▶ DIRECTIONS
Select all lines in the records that include "axes".

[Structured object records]

______________________________

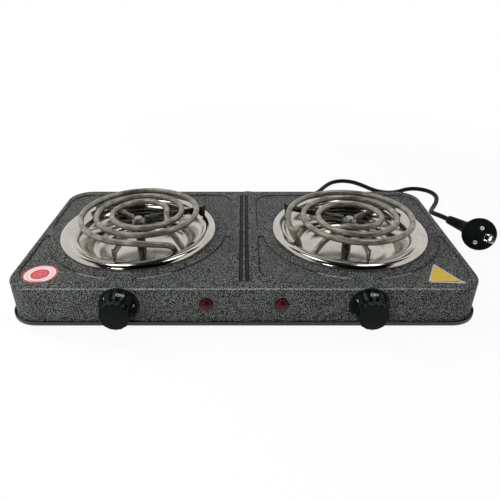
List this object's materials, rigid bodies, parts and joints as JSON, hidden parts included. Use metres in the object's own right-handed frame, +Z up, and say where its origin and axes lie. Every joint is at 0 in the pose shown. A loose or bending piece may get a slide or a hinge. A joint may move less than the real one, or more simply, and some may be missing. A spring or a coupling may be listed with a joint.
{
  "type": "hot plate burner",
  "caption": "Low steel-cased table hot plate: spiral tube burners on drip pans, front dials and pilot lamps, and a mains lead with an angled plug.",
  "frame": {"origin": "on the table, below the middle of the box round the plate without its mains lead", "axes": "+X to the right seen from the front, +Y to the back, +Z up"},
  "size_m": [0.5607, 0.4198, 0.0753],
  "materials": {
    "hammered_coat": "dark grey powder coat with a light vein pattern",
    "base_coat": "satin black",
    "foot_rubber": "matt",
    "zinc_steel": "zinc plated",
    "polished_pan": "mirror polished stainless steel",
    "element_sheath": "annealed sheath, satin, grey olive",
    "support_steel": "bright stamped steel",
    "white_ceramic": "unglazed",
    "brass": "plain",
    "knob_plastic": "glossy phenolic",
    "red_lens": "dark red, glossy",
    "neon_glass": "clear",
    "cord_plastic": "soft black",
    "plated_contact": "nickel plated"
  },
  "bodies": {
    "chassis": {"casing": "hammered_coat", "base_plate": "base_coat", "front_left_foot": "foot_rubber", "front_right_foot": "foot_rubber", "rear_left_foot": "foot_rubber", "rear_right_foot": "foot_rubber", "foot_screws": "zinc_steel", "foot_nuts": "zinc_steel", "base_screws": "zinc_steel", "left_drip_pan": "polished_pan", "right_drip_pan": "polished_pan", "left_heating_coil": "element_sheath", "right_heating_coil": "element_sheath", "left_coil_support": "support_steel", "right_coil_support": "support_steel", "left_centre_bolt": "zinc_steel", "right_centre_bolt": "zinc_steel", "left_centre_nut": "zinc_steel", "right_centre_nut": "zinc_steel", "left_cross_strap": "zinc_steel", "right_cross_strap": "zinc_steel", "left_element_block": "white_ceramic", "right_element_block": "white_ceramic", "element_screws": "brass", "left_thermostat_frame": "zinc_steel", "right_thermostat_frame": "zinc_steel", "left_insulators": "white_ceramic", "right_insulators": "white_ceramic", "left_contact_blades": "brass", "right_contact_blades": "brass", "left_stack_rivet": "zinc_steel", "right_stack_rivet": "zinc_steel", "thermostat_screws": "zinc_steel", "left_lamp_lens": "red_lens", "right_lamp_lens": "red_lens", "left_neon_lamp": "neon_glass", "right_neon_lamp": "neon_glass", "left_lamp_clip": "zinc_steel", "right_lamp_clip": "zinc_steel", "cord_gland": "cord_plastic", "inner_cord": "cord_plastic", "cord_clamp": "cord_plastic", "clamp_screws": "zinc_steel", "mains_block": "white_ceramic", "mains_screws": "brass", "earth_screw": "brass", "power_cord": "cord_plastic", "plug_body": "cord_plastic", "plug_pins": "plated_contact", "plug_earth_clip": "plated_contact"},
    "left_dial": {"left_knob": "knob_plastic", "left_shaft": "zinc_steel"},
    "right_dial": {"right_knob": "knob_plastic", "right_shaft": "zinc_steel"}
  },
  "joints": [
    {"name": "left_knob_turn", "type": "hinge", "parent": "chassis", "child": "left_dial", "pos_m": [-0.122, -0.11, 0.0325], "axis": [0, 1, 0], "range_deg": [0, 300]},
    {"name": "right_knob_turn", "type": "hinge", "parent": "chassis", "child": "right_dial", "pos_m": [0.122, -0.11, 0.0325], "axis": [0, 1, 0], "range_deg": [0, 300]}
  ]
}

______________________________

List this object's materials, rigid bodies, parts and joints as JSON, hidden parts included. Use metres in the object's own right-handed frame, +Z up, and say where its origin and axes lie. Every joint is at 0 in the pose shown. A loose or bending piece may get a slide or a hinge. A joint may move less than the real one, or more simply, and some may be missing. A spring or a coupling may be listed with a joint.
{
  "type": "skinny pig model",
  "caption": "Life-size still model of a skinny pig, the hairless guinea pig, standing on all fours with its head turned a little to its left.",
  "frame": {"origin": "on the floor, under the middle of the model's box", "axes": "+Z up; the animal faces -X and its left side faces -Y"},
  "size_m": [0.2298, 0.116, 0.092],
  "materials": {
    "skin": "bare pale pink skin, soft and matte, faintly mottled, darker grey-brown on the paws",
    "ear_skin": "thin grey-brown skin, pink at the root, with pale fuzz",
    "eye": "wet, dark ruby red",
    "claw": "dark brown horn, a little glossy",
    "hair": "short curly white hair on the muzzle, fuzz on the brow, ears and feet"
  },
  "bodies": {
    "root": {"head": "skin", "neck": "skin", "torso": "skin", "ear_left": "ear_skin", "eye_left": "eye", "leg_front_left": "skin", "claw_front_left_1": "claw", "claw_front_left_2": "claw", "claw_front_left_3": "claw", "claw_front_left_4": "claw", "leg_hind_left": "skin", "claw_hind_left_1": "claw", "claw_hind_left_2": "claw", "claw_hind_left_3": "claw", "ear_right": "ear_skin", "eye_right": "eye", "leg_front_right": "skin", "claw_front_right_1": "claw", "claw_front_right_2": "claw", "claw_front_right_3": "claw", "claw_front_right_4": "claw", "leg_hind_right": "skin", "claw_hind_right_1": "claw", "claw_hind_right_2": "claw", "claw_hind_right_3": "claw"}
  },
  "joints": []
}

______________________________

▶ SOLUTION TO THE EXERCISE
List this object's materials, rigid bodies, parts and joints as JSON, hidden parts included. Use metres in the object's own right-handed frame, +Z up, and say where its origin and axes lie. Every joint is at 0 in the pose shown. A loose or bending piece may get a slide or a hinge. A joint may move less than the real one, or more simply, and some may be missing. A spring or a coupling may be listed with a joint.
  "frame": {"origin": "on the table, below the middle of the box round the plate without its mains lead", "axes": "+X to the right seen from the front, +Y to the back, +Z up"},
List this object's materials, rigid bodies, parts and joints as JSON, hidden parts included. Use metres in the object's own right-handed frame, +Z up, and say where its origin and axes lie. Every joint is at 0 in the pose shown. A loose or bending piece may get a slide or a hinge. A joint may move less than the real one, or more simply, and some may be missing. A spring or a coupling may be listed with a joint.
  "frame": {"origin": "on the floor, under the middle of the model's box", "axes": "+Z up; the animal faces -X and its left side faces -Y"},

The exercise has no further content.